Stored data:
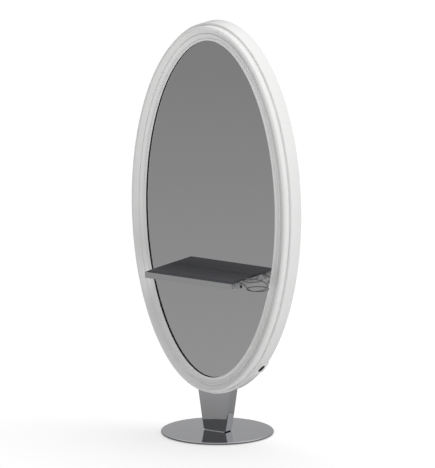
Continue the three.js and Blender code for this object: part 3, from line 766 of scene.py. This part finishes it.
def build_holder():
    wire_radius = 2.5 * MM
    coil = tube("dryer_coil", smoothed(coil_points()), wire_radius, WIRE, "dryer_holder", sides=24)
    low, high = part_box("holder_pin")
    place = Matrix.Translation(((low.x + high.x) / 2, (low.y + high.y) / 2, 0))
    hub_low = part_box("holder_bracket")[1].z + GAP
    hub_high = hub_low + 8.9 * MM
    hub_radius, bore, chamfer = 6 * MM, 3.3 * MM, 0.7 * MM
    sleeve = [(bore, hub_low), (hub_radius - chamfer, hub_low), (hub_radius, hub_low + chamfer),
              (hub_radius, hub_high - chamfer), (hub_radius - chamfer, hub_high), (bore, hub_high)]
    hub = turned("dryer_hub", sleeve, WIRE, place, "dryer_holder", steps=64)
    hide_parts("holder_coil")

    dome = [(0, high.z), (2.4 * MM, high.z - 0.15 * MM), (4.1 * MM, high.z - 0.7 * MM),
            (5 * MM, high.z - 1.5 * MM), (5 * MM, high.z - 2.2 * MM), (3 * MM, high.z - 2.2 * MM),
            (3 * MM, low.z + 0.5 * MM), (2.5 * MM, low.z), (0, low.z)]
    pivot = turned("swivel_pin", dome, CHROME, place, steps=64)
    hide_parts("holder_pin")
    build_knob(place, low.z)


def build_knob(place, pin_end):
    """A friction knob with a fluted grip under the bracket's lug."""
    low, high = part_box("holder_knob")
    radius, bore, flutes, steps = 5.8 * MM, 3.3 * MM, 10, 160
    flute_depth, rounding = 0.45 * MM, 1.0 * MM
    bore_end = pin_end - 0.5 * MM
    rows = [(low.z, None), (low.z, rounding), (low.z + 0.3 * MM, 0.4 * rounding), (low.z + rounding, 0.0),
            (high.z - rounding, 0.0), (high.z - 0.3 * MM, 0.4 * rounding), (high.z, rounding),
            (high.z, bore), (bore_end, bore), (bore_end, None)]
    verts, rings = [], []
    for z, size in rows:
        if size is None:
            rings.append([len(verts)] * steps)
            verts.append(place @ Vector((0, 0, z)))
            continue
        rings.append(list(range(len(verts), len(verts) + steps)))
        for i in range(steps):
            angle = 2 * math.pi * i / steps
            groove = flute_depth * max(0.0, math.cos(flutes * angle)) ** 2
            reach = size if size == bore else radius - size - groove
            verts.append(place @ Vector((reach * math.cos(angle), reach * math.sin(angle), z)))
    knob = finish_mesh("friction_knob", verts, skin(zip(rings, rings[1:])), GREY_PLASTIC, sharp=50.0)
    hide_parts("holder_knob")


# ---- mains socket -------------------------------------------------------------------------------
def build_socket():
    half_x, half_y, corner = 35 * MM, 40 * MM, 9 * MM
    thick, round_over = 5 * MM, 3.2 * MM
    seat = 0.4 * MM
    hole = 21.0 * MM
    steps, edge_steps = 160, 6
    stride, passes = 4 * MM, 40

    def outline(shrink):
        ring = []
        for i in range(steps):
            angle = 2 * math.pi * i / steps
            direction = Vector((math.cos(angle), math.sin(angle)))
            inner_x, inner_y = half_x - corner, half_y - corner
            reach = 0.0
            for _ in range(passes):
                point = direction * reach
                over = Vector((max(abs(point.x) - inner_x, 0), max(abs(point.y) - inner_y, 0))).length
                reach += (corner - shrink - over) if over > 0 else stride
            ring.append(direction * reach)
        return ring

    layers = [[(*p, seat) for p in outline(0)]]
    for k in range(edge_steps + 1):
        turn = math.pi / 2 * k / edge_steps
        height = thick - round_over + round_over * math.sin(turn)
        layers.append([(*p, height) for p in outline(round_over * (1 - math.cos(turn)))])
    for radius, height in ((hole + 1.2 * MM, thick), (hole + 0.35 * MM, thick - 0.3 * MM),
                           (hole, thick - 1.2 * MM), (hole, seat)):
        ring = []
        for i in range(steps):
            angle = 2 * math.pi * i / steps
            ring.append((radius * math.cos(angle), radius * math.sin(angle), height))
        layers.append(ring)
    verts = [SOCKET @ Vector(p) for layer in layers for p in layer]
    rings = numbered_rings(len(layers), steps)
    faces = skin(zip(rings, rings[1:] + rings[:1]))
    plate = finish_mesh("socket_face_plate", verts, faces, WHITE_PLASTIC, sharp=40.0)
    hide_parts("socket_plate")

    outer, inner = 20.6 * MM, 19 * MM
    rim, bottom = 4.6 * MM, -17 * MM
    floor = bottom + 2.2 * MM
    profile = [(0, bottom), (outer, bottom), (outer, rim - 0.5 * MM), (outer - 0.5 * MM, rim),
               (inner + 0.5 * MM, rim), (inner, rim - 0.5 * MM), (inner, floor + 1.5 * MM),
               (inner - 0.5 * MM, floor + 0.4 * MM), (inner - 1.5 * MM, floor), (0, floor)]
    # The cup's near-black plastic also stands in for the shade deep in the recess: painted shade.
    well = turned("socket_cup", profile, GREY_PLASTIC, SOCKET, steps=96)
    pin_radius, pin_depth, pin_offset = 2.5 * MM, 30 * MM, 9.5 * MM
    pin = [(0, -pin_depth), (pin_radius, -pin_depth), (pin_radius, 0), (0, 0)]
    pins = []
    for side in (-1, 1):
        place = SOCKET @ Matrix.Translation((side * pin_offset, 0, 0))
        pins.append(turned("pin", pin, GREY_PLASTIC, place, body=None, steps=32))
    carve(well, *pins)
    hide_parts("socket_well")


# ---- CAD nodes that stay ------------------------------------------------------------------------
def dress(node, material, bevel):
    """Gives a CAD node its material and softened edges."""
    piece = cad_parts[node]
    piece.data.materials.clear()
    piece.data.materials.append(material)
    if bevel:
        soft = piece.modifiers.new("soft_edges", "BEVEL")
        soft.width = bevel
        soft.segments = 2
        soft.limit_method = "ANGLE"
        soft.angle_limit = math.radians(40)


def dress_cad_nodes():
    dress("mirror_glass", SILVER, 0)
    for node in ("mirror_backing", "carcass_board", "rear_batten_long", "rear_batten_short"):
        dress(node, BOARD, 0)
    for node in ("mast", "mast_foot_plate", "carrier_bar_low", "carrier_bar_high", "carrier_bar_shelf"):
        dress(node, POWDER, 0.6 * MM)
    dress("holder_bracket", SATIN_STEEL, 0.8 * MM)
    dress("shelf_tray", STEEL, 0.5 * MM)
    dress("socket_back_box", GREY_PLASTIC, 0.5 * MM)
    dress("power_inlet", GREY_PLASTIC, 0.7 * MM)
    dress("socket_lead", RUBBER, 0)
    small = [f"carrier_screw_{i}" for i in range(1, 5)] + ["shelf_bolt_1", "shelf_bolt_2", "shelf_nut_1",
             "shelf_nut_2", "holder_screw_1", "holder_screw_2", "socket_earth_clip_1", "socket_earth_clip_2"]
    for node in small:
        dress(node, ZINC, 0.3 * MM)


# ---- stage, lights and camera -------------------------------------------------------------------
def stage_plane(name, size, height, material):
    mesh = bpy.data.meshes.new(name)
    mesh.from_pydata([(-size, -size, height), (size, -size, height), (size, size, height),
                      (-size, size, height)], [], [(0, 1, 2, 3)])
    plane = bpy.data.objects.new(name, mesh)
    mesh.materials.append(material)
    bpy.context.scene.collection.objects.link(plane)
    return plane


def build_floor():
    """A pale floor that the camera sees, and a glowing grey one that only reflections see, dimmed near the
    base as a painted shadow.
    """
    size = 90.0
    pale = bpy.data.materials.new("pale_floor")
    pale.use_nodes = True
    shader = pale.node_tree.nodes["Principled BSDF"]
    shader.inputs["Base Color"].default_value = (0.7, 0.7, 0.7, 1)
    shader.inputs["Roughness"].default_value = 0.9
    shader.inputs["Specular IOR Level"].default_value = 0.0
    shader.inputs["Emission Color"].default_value = (1, 1, 1, 1)
    shader.inputs["Emission Strength"].default_value = FLOOR_GLOW
    floor = stage_plane("floor", size, -0.5 * MM, pale)
    floor.visible_glossy = False
    floor.visible_diffuse = False

    grey = bpy.data.materials.new("reflected_floor")
    grey.use_nodes = True
    nodes, links = grey.node_tree.nodes, grey.node_tree.links
    nodes.clear()
    coords = nodes.new("ShaderNodeTexCoord")
    length = nodes.new("ShaderNodeVectorMath")
    length.operation = "LENGTH"
    links.new(coords.outputs["Object"], length.inputs[0])
    strengths = []
    # Glow of the reflected floor: it fades with distance, and dims near the base and beside its rim as a
    # painted shadow.
    for start, stop, low, high in ((1.0, 9.0, NEAR_FLOOR, FAR_FLOOR), (0.3, 1.1, FOOT_SHADE, 1.0),
                                   (0.275, 0.32, RIM_SHADE, 1.0)):
        fade = nodes.new("ShaderNodeMapRange")
        for socket, value in zip(("From Min", "From Max", "To Min", "To Max"), (start, stop, low, high)):
            fade.inputs[socket].default_value = value
        links.new(length.outputs["Value"], fade.inputs["Value"])
        strengths.append(fade.outputs["Result"])
    strength = strengths[0]
    for factor in strengths[1:]:
        product = nodes.new("ShaderNodeMath")
        product.operation = "MULTIPLY"
        links.new(strength, product.inputs[0])
        links.new(factor, product.inputs[1])
        strength = product.outputs["Value"]
    glow = nodes.new("ShaderNodeEmission")
    out = nodes.new("ShaderNodeOutputMaterial")
    links.new(strength, glow.inputs["Strength"])
    links.new(glow.outputs["Emission"], out.inputs["Surface"])
    card = stage_plane("reflected_floor", size, -1.0 * MM, grey)
    card.visible_camera = False
    card.visible_diffuse = False
    card.visible_shadow = False
    card.visible_transmission = False
    return floor


def build_world():
    """White to the camera, soft studio light for diffuse rays and a darker sky in reflections."""
    world = bpy.data.worlds.new("studio")
    bpy.context.scene.world = world
    world.use_nodes = True
    nodes, links = world.node_tree.nodes, world.node_tree.links
    nodes.clear()
    coords = nodes.new("ShaderNodeTexCoord")
    axes = nodes.new("ShaderNodeSeparateXYZ")
    links.new(coords.outputs["Generated"], axes.inputs["Vector"])

    def mapped(source, start, stop, low, high):
        node = nodes.new("ShaderNodeMapRange")
        node.interpolation_type = "SMOOTHSTEP"
        for name, value in zip(("From Min", "From Max", "To Min", "To Max"), (start, stop, low, high)):
            node.inputs[name].default_value = value
        links.new(source, node.inputs["Value"])
        return node.outputs["Result"]

    def combined(operation, first, second):
        node = nodes.new("ShaderNodeMath")
        node.operation = operation
        links.new(first, node.inputs[0])
        links.new(second, node.inputs[1])
        return node.outputs["Value"]

    ahead = mapped(axes.outputs["Z"], -0.4, 0.4, FRONT_LOWER, FRONT_UPPER)
    side = nodes.new("ShaderNodeMix")
    links.new(mapped(axes.outputs["Y"], -0.3, 0.3, 0.0, 1.0), side.inputs["Factor"])
    links.new(ahead, side.inputs["A"])
    side.inputs["B"].default_value = BACK_LIGHT
    shares = combined("MULTIPLY", mapped(axes.outputs["X"], -0.9, -0.1, LEFT_SHARE, 1.0),
                      mapped(axes.outputs["X"], 0.1, 0.9, 1.0, RIGHT_SHARE))
    shares = combined("MULTIPLY", shares, mapped(axes.outputs["Z"], -1.0, -0.6, NADIR_SHARE, 1.0))
    shares = combined("MULTIPLY", shares, mapped(axes.outputs["Y"], 0.4, 0.95, 1.0, REAR_SHARE))
    soft = combined("ADD", combined("MULTIPLY", side.outputs["Result"], shares),
                    mapped(axes.outputs["Z"], 0.55, 0.95, 0.0, ZENITH))
    seen = combined("ADD", mapped(axes.outputs["Y"], -0.6, 0.6, FRONT_SKY, BACK_SKY),
                    mapped(axes.outputs["Z"], 0.35, 0.9, 0.0, HIGH_SKY))
    rays = nodes.new("ShaderNodeLightPath")
    pick = nodes.new("ShaderNodeMix")
    links.new(rays.outputs["Is Glossy Ray"], pick.inputs["Factor"])
    links.new(soft, pick.inputs["A"])
    links.new(seen, pick.inputs["B"])
    camera_pick = nodes.new("ShaderNodeMix")
    links.new(rays.outputs["Is Camera Ray"], camera_pick.inputs["Factor"])
    links.new(pick.outputs["Result"], camera_pick.inputs["A"])
    camera_pick.inputs["B"].default_value = 1.0
    background = nodes.new("ShaderNodeBackground")
    links.new(camera_pick.outputs["Result"], background.inputs["Strength"])
    out = nodes.new("ShaderNodeOutputWorld")
    links.new(background.outputs["Background"], out.inputs["Surface"])


def area_light(name, place, aim, size, power):
    lamp = bpy.data.lights.new(name, "AREA")
    lamp.shape = "RECTANGLE"
    lamp.size, lamp.size_y = size
    lamp.energy = power
    lamp_object = bpy.data.objects.new(name, lamp)
    lamp_object.location = place
    lamp_object.rotation_euler = (Vector(aim) - Vector(place)).to_track_quat("-Z", "Y").to_euler()
    bpy.context.scene.collection.objects.link(lamp_object)
    return lamp_object


def build_lights(floor):
    key = area_light("softbox_above", place=(1.6, -1.3, 3.6), aim=(0, 0, 1.0), size=(1.5, 1.5),
                     power=KEY_POWER)
    spared = bpy.data.collections.new("not_lit_by_softbox")
    spared.objects.link(floor)
    spared.collection_objects[0].light_linking.link_state = "EXCLUDE"
    key.light_linking.receiver_collection = spared
    key.visible_glossy = False


def build_camera():
    azimuth, elevation = math.radians(33.53), math.radians(12.55)
    distance = 61.3
    target = Vector((0.0007, 0.0, 0.991))
    view_height = 2.2743
    back = Vector((math.sin(azimuth) * math.cos(elevation), -math.cos(azimuth) * math.cos(elevation),
                   math.sin(elevation)))
    data = bpy.data.cameras.new("camera")
    data.sensor_width = 36.0
    data.lens = data.sensor_width * distance / view_height
    data.clip_start, data.clip_end = 1.0, 200.0
    camera = bpy.data.objects.new("camera", data)
    camera.location = target + back * distance
    camera.rotation_euler = (-back).to_track_quat("-Z", "Y").to_euler()
    bpy.context.scene.collection.objects.link(camera)
    bpy.context.scene.camera = camera


build_camera()
build_moulding()
build_slip()
build_band()
build_gasket()
build_rear_cover()
build_cover_screws()
build_pedestal()
build_base()
build_shelf()
build_holder()
build_socket()
dress_cad_nodes()
pale_floor = build_floor()
build_world()
build_lights(pale_floor)
bpy.context.scene.view_settings.view_transform = "Standard"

What this task involves:
Quote the listing above, but only from the line that shows "piece = cad_parts[node]" through the line that shows "soft.angle_limit = math.radians(40)".

Reply to the exercise:
    piece = cad_parts[node]
    piece.data.materials.clear()
    piece.data.materials.append(material)
    if bevel:
        soft = piece.modifiers.new("soft_edges", "BEVEL")
        soft.width = bevel
        soft.segments = 2
        soft.limit_method = "ANGLE"
        soft.angle_limit = math.radians(40)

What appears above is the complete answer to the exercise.